The formation of names is considered at length by Trüper in the accompanying section on Etymology in Nomenclature of Procaryotes. This gives advice on Latinization. He recommends that names should be short and easy to pronounce and should be formed from Latin or Greek roots where possible. He discusses the difficulties of forming names of taxa from the names of persons. Authors should refrain from naming taxa after themselves.

The basic needs for publication of a new taxon are four: (a) the publication should contain a new name in proper form that is not a homonym of an earlier name of bacteria, fungi, algae, protozoa, or viruses; (b) the taxon name should not be a synonym of an earlier taxon name; (c) a description or at least a diagnosis should be given; and (d) the type should be designated. A new species is indicated by adding the Latin abbreviation sp. nov., a new genus by gen. nov., and a new combination by comb. nov. The most troublesome part is the search of the literature to cover the first two points. This is now greatly simplified for bacteria, because the new starting date means that one need search only the Approved Lists of Bacterial Names and the issues of the International Journal of Systematic Bacteriology from January, 1980, onward for all validly published names that have to be considered. This task is made easier by the periodic cumulative updating of names in the International Journal of Systematic Bacteriology (e.g., Moore and Moore, 1989) and by the increasing availability of electronic online listings (e.g., Euzéby at Web site www-sv.cict.fr/bacterio/ and by the DSMZ, Braunsweig, Germany). However, the new name has to be published in that journal, with its description and designation of type, or, if published elsewhere, the name must be announced in that journal to render it validly published.

The proposed biocode

In recent years there has been growing awareness in botany and zoology of the problems for nomenclature from the huge numbers of new organisms that are being discovered. The different biological disciplines, therefore, have started the process of unifying the nomenclature of all living organisms, and a proposal for a universal BioCode is being actively pursued.

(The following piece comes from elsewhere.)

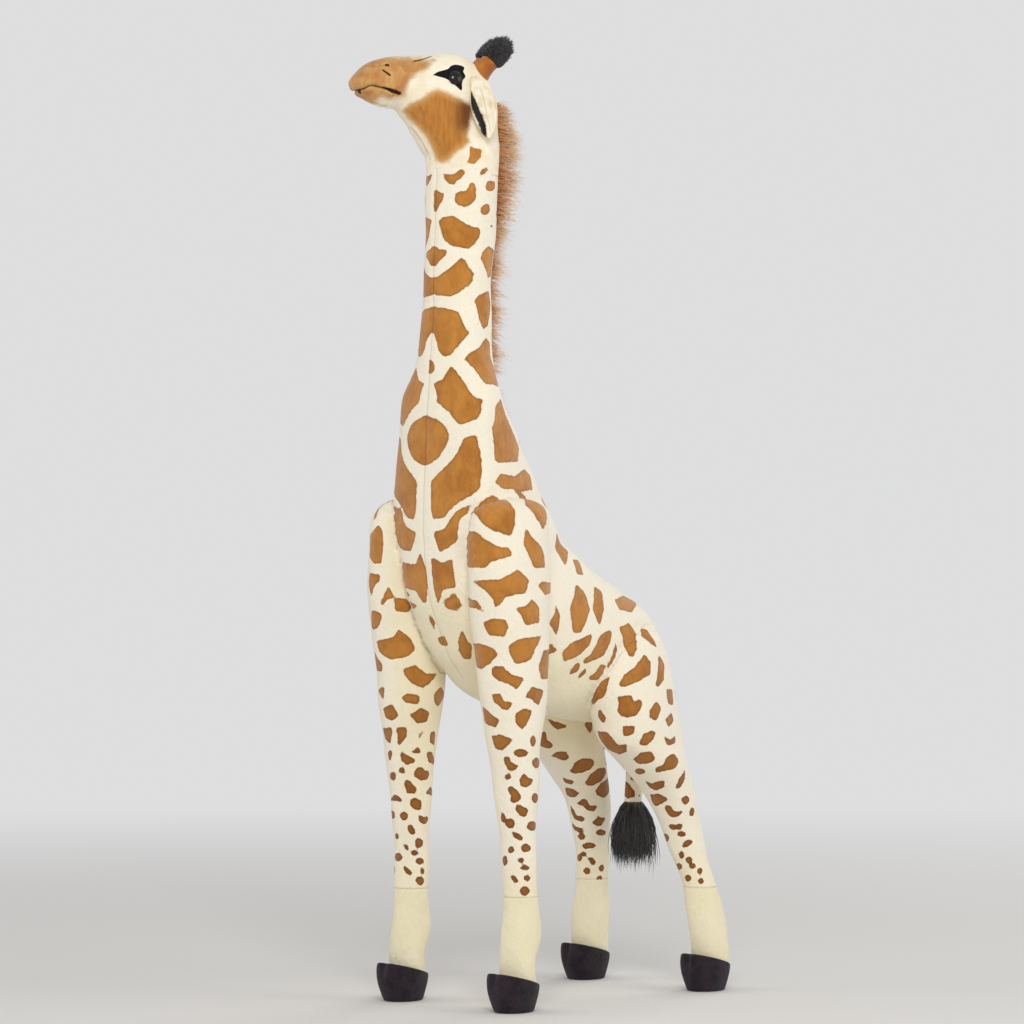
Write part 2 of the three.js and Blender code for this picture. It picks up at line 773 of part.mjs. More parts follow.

A draft has been published (Greuter et al., 1998), which is now being studied by the organizations responsible for the codes for animals, plants, microorganisms, cultivated plants, and viruses. The aim of the BioCode is to introduce changes for names of taxa published at some date after January 1, 2000.

These proposals are at present only recommendations until the reforms are complete and widely accepted. The present codes of nomenclature will continue to operate in their own subject areas but will be revised to implement the provisions of the BioCode. The International Union of Microbiological Societies (which is the body ultimately responsible for the Bacteriological Code) is, in principle, in favor of this development, but the practical implementation will take some time. Nevertheless, it would be wise for microbiologists to take account of the main proposals.

It is evident that revision of the Bacteriological Code will be required to achieve the aims of the BioCode, although it will often be possible to make exceptions for bacteriological work. It is to be hoped that such revision will ultimately lead to a version expressed in language familiar to bacteriologists and illustrated by examples from this discipline.